Your rights

1. Overview

From 25 May 2018, the General Data Protection Regulation (GDPR) as supplemented by the UK Data Protection Act 2018 will have legal effect.

This replacement data protection framework places new obligations on us and strengthens the rights that you have over the processing of your personal information.

You have the right:

  • to be informed
  • to ask us for access to copies of the personal information we hold about you
  • to ask us to rectify your personal information if it is inaccurate or incomplete
  • to ask us to stop processing your personal information (this is known as the ‘right to object’)
  • to ask us to erase personal information we hold about you (this is also known as the ‘right to be forgotten’)
  • to ask us to ‘restrict’ the processing of your personal information (e.g. restrict our access and use pending our consideration, for example, of any objection or erasure request you have submitted)
  • to ask us ensure that a decision which legally affects you is reviewed by a person if the decision has been made solely using an automated computerised process
  • to ask us to put the personal information you have given us into a portable electronic machine readable format so it is capable of being transmitted to someone else

These rights are not absolute and are dependent on conditions and exemptions.
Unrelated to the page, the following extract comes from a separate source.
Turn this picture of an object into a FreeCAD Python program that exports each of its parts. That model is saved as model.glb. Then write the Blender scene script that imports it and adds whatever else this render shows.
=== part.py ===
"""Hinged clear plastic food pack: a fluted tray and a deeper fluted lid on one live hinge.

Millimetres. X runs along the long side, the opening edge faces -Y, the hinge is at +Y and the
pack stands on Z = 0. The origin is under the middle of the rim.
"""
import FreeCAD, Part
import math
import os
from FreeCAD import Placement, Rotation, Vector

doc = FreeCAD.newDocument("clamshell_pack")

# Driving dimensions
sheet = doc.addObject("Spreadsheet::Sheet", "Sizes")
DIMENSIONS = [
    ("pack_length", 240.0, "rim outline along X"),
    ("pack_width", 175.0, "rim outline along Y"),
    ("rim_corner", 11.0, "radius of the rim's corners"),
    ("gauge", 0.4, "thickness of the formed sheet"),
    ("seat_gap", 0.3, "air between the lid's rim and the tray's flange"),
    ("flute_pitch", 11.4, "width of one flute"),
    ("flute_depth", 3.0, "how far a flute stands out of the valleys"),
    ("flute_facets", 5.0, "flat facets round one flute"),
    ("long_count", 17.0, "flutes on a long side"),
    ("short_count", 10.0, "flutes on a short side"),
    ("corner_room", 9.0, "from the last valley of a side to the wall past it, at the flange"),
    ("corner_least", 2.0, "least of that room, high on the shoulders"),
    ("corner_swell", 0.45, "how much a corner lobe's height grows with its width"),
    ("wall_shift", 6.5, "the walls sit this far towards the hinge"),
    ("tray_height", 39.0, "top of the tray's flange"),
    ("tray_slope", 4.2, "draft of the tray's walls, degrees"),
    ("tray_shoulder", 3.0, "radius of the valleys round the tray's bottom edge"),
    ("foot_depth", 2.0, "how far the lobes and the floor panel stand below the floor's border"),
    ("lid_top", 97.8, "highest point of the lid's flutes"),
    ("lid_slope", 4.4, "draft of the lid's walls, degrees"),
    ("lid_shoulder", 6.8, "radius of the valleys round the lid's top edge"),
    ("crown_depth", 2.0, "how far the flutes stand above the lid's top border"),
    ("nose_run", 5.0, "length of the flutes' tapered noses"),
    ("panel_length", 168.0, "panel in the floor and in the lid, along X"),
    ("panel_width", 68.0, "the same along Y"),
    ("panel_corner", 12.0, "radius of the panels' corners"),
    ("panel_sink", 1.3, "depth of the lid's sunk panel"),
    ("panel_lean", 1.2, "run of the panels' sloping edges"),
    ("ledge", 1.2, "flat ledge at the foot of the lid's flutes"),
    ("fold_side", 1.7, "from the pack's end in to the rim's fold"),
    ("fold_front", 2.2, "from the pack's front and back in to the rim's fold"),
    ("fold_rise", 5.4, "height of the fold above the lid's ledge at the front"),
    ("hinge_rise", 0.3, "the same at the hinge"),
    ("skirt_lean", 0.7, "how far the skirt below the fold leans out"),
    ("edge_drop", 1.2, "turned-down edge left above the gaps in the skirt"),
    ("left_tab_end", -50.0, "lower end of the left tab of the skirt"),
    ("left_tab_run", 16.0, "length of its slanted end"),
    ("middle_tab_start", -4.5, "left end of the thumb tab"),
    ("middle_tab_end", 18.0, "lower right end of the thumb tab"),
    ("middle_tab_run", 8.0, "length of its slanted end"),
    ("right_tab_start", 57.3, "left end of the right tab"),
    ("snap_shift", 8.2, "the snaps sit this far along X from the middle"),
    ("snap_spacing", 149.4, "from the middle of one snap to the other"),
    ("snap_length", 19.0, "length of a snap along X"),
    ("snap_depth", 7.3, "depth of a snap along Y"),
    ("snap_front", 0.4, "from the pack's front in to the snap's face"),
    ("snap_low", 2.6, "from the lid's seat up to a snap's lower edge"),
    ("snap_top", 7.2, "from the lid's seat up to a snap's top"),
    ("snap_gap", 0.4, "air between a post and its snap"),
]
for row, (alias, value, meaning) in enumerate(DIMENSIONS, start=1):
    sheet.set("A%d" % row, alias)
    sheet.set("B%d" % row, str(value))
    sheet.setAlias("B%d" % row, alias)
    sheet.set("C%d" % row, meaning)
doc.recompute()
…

In some cases the rights described above only apply if the processing activity is undertaken on specific legal grounds and/or in defined circumstances. Therefore all of these rights are unlikely to be engaged in all cases.

You can find more detailed information about your rights from the Information Commissioner’s Office (the ICO). The ICO is the UK’s independent regulator responsible for upholding and enforcing your rights under data protection law.